2. добром гуморе... – в хорошем настроении (польск.). (вернуться)

Об очерке «Парадокс»

Сюжетную основу очерка В. Г. Короленко «Парадокс» составляет необычный случай, раскрывающий идею, сформулированную в начале повествования: «Для чего создан человек? Каково его назначение на земле?»

Ответ звучит парадоксально, потому что его выводит ногами на листке бумаги безрукий от рождения калека: «Человек создан для счастья, как птица для полета». Перед нами явное противоречие, полученное в результате логически формально правильного рассуждения, приводящее к взаимно противоречащим заключениям. Конечно, счастье – несомненное предназначение человека и неотъемлемое его право, но счастье не связано с человеческой природой так же неразрывно, как два крыла с телом птицы.

Парадоксальна и сама ситуация, потому что несомненность права человечества на счастье провозглашает существо, обездоленное природой, то есть заведомо несчастный человек. По логике Короленко, закон счастья верен потому, что его провозглашает самый несчастный из людей.

Афоризм из рассказа «Парадокс» был сразу и надолго востребован эпохой и людьми, строящими новую жизнь, и возведен в некую мировоззренческую аксиому. Высказывание «человек создан для счастья, как птица для полета» и сегодня почитается за непреложную истину, так как суть аксиомы составляет ее неоспоримость и она не боится проверки ни логикой, ни временем. Но это вовсе не означает, что истина эта бесспорна.

Рассказ насквозь парадоксален: во-первых, слова о счастье звучат из уст калеки; во-вторых, урод-калека зарабатывает деньги, давая «представления»; в-третьих, безрукий калека человек кормит здоровых племянников с руками: в-четвертых, нищий-калека отдает серебряную монету первому бедняку, которого встречает.

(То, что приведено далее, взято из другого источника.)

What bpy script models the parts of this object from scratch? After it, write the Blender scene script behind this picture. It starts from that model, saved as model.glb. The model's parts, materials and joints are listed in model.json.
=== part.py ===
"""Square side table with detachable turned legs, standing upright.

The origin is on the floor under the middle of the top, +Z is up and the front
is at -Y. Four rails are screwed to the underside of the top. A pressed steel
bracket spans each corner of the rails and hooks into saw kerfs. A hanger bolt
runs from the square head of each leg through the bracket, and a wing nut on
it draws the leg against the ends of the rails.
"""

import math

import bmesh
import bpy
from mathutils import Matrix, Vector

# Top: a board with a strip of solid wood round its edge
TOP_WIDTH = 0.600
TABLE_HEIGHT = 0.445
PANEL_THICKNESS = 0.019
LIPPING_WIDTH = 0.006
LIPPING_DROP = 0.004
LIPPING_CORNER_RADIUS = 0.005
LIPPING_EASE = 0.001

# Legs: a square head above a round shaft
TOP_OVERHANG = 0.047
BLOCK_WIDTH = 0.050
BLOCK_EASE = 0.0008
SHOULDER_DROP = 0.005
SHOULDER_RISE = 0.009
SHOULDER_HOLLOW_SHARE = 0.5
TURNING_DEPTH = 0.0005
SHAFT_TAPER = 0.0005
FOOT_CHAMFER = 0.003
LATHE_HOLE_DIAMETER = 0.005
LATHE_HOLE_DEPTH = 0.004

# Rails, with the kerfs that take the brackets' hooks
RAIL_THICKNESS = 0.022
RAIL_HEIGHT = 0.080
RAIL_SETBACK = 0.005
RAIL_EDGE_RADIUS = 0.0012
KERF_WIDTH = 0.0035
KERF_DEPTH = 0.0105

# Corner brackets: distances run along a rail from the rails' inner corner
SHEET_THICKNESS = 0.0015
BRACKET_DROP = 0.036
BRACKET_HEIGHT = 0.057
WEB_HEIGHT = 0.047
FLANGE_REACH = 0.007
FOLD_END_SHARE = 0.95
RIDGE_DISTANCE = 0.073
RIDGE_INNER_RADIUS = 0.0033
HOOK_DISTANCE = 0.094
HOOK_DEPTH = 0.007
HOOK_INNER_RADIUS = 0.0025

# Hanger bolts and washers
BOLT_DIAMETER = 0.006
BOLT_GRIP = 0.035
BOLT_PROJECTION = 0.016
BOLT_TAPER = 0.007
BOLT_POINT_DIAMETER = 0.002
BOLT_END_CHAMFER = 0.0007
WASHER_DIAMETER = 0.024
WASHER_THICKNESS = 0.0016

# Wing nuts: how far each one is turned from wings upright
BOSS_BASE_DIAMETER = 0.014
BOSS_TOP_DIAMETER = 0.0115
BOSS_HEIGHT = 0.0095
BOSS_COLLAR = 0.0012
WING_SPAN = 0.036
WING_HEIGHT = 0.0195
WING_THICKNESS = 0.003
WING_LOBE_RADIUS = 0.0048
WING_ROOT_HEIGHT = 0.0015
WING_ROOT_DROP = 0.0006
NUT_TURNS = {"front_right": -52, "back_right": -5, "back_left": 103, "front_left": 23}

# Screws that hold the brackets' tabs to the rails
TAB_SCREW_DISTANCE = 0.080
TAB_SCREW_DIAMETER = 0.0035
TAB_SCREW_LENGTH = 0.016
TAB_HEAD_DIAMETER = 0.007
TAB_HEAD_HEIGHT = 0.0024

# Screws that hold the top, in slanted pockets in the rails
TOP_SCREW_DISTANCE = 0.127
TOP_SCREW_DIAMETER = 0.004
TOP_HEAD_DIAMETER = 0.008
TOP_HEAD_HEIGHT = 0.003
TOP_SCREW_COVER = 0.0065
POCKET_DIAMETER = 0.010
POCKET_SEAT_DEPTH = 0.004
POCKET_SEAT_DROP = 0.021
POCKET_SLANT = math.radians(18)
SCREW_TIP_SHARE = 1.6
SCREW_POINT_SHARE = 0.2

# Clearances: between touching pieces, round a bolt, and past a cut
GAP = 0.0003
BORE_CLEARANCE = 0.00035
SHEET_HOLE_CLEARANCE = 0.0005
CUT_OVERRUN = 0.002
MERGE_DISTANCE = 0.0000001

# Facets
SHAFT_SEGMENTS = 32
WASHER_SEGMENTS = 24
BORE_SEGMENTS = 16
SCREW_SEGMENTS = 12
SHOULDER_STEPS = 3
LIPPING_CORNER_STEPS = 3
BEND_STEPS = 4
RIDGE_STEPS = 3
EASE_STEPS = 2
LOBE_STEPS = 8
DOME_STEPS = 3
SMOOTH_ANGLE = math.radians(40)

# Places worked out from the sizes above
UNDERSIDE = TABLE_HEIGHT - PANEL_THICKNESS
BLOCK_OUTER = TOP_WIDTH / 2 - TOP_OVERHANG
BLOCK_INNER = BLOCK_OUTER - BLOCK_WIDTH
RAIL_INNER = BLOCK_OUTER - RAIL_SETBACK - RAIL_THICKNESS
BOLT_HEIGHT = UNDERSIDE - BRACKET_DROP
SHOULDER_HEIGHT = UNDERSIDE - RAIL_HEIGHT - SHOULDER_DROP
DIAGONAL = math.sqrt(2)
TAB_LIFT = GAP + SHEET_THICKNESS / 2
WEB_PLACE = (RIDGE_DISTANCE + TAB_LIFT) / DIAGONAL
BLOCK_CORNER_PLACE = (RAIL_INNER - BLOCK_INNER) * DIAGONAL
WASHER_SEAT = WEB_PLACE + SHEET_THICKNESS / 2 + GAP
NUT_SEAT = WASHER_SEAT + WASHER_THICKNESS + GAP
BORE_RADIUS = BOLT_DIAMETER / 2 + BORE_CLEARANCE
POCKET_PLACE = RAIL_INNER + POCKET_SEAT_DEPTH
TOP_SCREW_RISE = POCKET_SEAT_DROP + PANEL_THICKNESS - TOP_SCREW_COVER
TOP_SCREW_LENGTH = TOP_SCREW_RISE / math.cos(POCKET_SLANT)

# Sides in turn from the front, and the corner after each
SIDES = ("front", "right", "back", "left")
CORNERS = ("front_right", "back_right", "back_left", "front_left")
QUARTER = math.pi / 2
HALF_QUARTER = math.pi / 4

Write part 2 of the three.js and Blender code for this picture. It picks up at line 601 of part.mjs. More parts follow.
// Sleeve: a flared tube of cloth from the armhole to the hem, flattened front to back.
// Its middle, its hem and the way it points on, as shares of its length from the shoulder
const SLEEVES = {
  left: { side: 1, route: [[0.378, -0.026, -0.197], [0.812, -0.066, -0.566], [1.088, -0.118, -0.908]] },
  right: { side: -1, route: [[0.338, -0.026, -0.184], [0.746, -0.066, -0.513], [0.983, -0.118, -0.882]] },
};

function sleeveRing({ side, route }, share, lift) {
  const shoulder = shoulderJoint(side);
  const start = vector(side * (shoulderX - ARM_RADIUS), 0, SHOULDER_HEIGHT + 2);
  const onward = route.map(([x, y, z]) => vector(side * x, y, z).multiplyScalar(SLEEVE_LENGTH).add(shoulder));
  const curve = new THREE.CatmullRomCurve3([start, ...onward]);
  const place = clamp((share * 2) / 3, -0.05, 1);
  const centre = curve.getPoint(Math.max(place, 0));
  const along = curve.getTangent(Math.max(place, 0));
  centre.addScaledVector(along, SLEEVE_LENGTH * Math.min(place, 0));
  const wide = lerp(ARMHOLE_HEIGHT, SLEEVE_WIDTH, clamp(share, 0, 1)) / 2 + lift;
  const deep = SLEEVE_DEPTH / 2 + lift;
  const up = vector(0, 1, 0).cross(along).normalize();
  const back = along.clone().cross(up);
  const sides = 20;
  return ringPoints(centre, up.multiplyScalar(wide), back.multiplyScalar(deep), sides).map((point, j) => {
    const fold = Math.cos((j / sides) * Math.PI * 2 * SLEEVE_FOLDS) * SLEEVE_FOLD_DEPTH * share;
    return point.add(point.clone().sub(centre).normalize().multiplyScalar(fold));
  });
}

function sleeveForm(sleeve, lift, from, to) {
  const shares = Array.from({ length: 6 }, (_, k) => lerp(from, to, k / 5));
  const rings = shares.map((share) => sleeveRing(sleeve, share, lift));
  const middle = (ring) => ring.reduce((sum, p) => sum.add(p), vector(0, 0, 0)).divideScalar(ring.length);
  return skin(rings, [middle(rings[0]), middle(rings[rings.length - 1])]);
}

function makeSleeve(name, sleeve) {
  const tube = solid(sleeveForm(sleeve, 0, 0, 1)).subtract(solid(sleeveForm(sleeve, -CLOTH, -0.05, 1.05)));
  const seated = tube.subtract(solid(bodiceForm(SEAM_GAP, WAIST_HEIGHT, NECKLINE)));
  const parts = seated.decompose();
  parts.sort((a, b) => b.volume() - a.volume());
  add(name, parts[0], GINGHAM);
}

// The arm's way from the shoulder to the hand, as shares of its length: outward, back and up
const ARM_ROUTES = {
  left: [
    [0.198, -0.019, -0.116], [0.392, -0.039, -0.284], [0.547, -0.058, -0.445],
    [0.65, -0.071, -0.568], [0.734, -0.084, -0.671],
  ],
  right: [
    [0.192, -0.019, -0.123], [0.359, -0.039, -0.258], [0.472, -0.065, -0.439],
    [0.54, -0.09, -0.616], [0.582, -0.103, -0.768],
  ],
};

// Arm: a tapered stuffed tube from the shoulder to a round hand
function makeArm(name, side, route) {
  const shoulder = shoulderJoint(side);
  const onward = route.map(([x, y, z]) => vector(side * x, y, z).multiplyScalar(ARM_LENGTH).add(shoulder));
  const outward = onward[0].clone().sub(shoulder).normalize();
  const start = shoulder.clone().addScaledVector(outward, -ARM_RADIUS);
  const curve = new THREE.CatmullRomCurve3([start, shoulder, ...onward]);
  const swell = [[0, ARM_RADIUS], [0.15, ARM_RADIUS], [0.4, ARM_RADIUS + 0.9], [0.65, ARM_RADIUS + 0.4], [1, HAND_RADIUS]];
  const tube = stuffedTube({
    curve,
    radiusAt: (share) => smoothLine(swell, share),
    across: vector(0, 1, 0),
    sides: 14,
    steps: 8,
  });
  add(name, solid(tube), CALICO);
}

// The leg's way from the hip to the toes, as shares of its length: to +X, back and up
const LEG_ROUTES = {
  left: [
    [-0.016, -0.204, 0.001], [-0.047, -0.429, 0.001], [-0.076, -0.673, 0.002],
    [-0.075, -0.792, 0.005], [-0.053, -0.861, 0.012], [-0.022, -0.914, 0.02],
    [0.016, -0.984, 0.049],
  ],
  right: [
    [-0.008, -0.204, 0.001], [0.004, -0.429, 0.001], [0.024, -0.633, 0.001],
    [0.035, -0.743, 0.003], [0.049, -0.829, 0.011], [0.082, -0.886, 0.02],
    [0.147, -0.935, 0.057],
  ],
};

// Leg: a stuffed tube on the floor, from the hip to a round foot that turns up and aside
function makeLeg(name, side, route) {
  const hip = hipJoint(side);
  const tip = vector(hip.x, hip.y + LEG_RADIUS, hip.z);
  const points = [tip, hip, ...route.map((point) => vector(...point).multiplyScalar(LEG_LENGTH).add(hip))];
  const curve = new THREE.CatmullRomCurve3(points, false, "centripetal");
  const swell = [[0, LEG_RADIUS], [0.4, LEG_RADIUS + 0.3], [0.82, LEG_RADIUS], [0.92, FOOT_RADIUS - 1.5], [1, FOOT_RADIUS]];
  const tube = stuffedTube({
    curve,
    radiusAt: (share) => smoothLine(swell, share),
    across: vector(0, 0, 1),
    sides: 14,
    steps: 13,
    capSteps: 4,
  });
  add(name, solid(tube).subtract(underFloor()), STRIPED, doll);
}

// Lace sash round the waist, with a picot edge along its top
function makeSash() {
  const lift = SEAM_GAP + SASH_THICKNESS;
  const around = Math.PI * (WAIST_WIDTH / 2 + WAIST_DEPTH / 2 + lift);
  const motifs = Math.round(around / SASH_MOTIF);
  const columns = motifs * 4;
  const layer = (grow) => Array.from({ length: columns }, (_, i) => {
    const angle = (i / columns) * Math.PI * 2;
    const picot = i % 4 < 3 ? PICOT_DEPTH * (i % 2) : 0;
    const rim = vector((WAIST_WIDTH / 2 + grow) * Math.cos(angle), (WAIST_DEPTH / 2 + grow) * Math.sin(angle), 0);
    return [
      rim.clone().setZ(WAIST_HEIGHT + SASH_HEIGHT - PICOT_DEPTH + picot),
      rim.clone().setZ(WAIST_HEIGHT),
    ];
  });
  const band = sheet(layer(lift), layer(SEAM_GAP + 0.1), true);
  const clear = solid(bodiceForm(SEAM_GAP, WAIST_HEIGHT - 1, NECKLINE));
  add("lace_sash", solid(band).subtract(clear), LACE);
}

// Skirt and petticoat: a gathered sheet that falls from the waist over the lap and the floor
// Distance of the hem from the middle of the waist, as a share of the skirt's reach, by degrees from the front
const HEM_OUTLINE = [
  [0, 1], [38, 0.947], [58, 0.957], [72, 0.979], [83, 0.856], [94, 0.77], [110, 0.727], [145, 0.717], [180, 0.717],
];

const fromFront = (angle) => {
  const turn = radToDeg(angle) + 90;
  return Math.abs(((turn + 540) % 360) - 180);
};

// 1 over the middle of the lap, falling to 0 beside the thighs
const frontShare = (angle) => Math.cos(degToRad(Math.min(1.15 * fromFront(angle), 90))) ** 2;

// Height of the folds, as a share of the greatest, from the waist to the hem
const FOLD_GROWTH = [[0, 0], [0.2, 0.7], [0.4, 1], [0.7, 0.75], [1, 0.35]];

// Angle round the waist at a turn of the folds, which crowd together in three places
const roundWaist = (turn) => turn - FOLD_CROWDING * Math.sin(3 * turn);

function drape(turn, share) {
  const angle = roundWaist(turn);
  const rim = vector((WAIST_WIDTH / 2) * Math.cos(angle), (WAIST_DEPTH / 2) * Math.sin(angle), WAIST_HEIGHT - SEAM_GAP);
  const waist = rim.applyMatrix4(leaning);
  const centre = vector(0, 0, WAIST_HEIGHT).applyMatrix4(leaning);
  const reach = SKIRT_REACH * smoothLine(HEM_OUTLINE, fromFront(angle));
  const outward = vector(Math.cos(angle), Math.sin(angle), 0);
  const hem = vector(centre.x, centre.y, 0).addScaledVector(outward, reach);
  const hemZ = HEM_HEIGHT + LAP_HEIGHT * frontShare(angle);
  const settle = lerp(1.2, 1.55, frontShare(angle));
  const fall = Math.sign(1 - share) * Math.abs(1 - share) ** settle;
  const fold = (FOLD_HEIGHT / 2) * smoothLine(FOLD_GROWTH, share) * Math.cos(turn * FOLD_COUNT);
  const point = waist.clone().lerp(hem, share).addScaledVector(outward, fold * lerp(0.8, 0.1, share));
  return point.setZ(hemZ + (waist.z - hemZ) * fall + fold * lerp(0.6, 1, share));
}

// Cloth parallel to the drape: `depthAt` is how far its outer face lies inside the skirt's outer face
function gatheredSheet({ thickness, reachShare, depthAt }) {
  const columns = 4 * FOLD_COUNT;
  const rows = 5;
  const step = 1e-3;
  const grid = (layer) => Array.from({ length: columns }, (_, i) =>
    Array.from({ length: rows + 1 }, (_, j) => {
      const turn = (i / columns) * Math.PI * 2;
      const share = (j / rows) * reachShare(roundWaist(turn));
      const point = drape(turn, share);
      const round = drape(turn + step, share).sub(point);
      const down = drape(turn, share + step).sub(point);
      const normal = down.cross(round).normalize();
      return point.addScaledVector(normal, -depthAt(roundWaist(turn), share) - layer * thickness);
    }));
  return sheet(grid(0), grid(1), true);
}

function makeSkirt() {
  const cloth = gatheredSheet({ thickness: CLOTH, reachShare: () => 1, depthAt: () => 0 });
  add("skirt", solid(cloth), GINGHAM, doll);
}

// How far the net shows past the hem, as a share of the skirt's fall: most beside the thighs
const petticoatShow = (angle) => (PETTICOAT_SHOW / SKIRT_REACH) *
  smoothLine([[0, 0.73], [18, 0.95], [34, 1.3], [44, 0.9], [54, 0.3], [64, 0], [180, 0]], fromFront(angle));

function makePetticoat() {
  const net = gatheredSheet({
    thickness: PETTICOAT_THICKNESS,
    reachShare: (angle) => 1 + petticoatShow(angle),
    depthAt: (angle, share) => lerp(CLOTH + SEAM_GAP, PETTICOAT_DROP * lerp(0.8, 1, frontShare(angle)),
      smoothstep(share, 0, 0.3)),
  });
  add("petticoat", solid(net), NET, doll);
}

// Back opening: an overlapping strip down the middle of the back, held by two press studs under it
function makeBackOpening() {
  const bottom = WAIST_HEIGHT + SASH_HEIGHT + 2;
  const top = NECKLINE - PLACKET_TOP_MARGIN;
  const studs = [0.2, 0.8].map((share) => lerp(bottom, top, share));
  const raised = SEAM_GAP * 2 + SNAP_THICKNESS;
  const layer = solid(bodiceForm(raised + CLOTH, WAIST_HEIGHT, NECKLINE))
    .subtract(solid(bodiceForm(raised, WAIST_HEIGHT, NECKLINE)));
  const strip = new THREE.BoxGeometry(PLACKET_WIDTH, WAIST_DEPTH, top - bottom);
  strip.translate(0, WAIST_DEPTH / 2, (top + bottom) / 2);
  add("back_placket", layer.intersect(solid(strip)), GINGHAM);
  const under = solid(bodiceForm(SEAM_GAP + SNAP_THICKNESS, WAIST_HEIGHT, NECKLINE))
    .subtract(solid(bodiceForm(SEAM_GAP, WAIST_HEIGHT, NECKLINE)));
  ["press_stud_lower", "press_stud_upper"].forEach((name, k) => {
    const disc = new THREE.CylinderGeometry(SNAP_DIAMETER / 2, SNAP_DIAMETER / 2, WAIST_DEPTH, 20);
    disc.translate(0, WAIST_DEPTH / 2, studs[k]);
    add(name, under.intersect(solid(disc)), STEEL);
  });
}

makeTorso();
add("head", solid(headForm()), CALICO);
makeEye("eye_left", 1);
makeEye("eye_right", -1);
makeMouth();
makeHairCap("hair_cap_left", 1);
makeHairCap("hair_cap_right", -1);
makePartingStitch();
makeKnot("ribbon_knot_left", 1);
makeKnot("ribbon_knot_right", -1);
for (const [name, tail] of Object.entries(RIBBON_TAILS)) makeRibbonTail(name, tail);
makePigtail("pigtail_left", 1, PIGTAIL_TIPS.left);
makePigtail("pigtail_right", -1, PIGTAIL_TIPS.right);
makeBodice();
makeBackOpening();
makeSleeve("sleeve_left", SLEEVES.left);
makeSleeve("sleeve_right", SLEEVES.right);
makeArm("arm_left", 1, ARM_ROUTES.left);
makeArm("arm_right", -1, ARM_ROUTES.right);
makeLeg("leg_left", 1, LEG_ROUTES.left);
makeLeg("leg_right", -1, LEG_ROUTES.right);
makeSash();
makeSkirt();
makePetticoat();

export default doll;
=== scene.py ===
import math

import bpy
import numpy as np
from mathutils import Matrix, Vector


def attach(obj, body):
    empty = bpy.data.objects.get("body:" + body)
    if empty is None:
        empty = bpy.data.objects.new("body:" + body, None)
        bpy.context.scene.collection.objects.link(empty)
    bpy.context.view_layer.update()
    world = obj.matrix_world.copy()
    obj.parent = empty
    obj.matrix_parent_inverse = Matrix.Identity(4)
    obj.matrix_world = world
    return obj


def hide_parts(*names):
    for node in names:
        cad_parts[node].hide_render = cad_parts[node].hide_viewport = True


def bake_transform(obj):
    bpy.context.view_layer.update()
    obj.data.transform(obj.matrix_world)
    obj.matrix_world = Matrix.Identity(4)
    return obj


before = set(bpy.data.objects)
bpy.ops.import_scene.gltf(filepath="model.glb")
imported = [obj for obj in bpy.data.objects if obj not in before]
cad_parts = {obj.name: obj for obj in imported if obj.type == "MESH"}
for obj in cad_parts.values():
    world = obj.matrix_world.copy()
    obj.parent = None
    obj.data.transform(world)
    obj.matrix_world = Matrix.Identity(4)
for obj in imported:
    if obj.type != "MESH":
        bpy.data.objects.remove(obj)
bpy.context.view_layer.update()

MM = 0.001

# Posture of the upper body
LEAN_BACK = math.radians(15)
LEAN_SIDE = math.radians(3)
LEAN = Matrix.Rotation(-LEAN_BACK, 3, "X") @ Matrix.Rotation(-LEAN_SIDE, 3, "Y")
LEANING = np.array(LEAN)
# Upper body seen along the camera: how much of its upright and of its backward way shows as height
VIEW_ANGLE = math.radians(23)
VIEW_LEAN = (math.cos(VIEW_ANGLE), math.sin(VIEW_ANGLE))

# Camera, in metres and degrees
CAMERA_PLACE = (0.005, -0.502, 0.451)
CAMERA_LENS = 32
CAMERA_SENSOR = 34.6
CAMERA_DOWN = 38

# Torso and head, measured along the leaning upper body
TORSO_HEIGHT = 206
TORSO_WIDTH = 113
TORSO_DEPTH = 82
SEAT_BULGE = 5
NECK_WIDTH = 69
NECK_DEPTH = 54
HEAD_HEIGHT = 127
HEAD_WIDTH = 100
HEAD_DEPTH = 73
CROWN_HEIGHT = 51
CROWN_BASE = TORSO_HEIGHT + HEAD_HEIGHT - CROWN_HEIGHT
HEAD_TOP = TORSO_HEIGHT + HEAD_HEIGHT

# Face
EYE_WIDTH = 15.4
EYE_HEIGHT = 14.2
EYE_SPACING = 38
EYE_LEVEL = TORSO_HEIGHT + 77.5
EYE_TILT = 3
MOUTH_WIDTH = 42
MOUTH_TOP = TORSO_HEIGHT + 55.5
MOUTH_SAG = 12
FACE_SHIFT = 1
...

Парадоксальным является и образ главного героя рассказа, калеки-«феномена» Яна Криштофа Залуского. Он то добр и щедр, то озлоблен и жесток к людям. Это натура изломанная, разбитая постоянными столкновениями противоречивых психических комплексов. Ян и сам сознает странность своего «поучительного афоризма», называя его «парадоксом». Словно желая смягчить парадоксальность своего афоризма, он с горькой иронией добавляет, что «человек создан для счастья, только счастье не всегда создано для него». Это горькое дополнение к парадоксальному афоризму гораздо ближе к реальной жизни и проясняет надуманность и некоторую пафосность главного тезиса рассказа.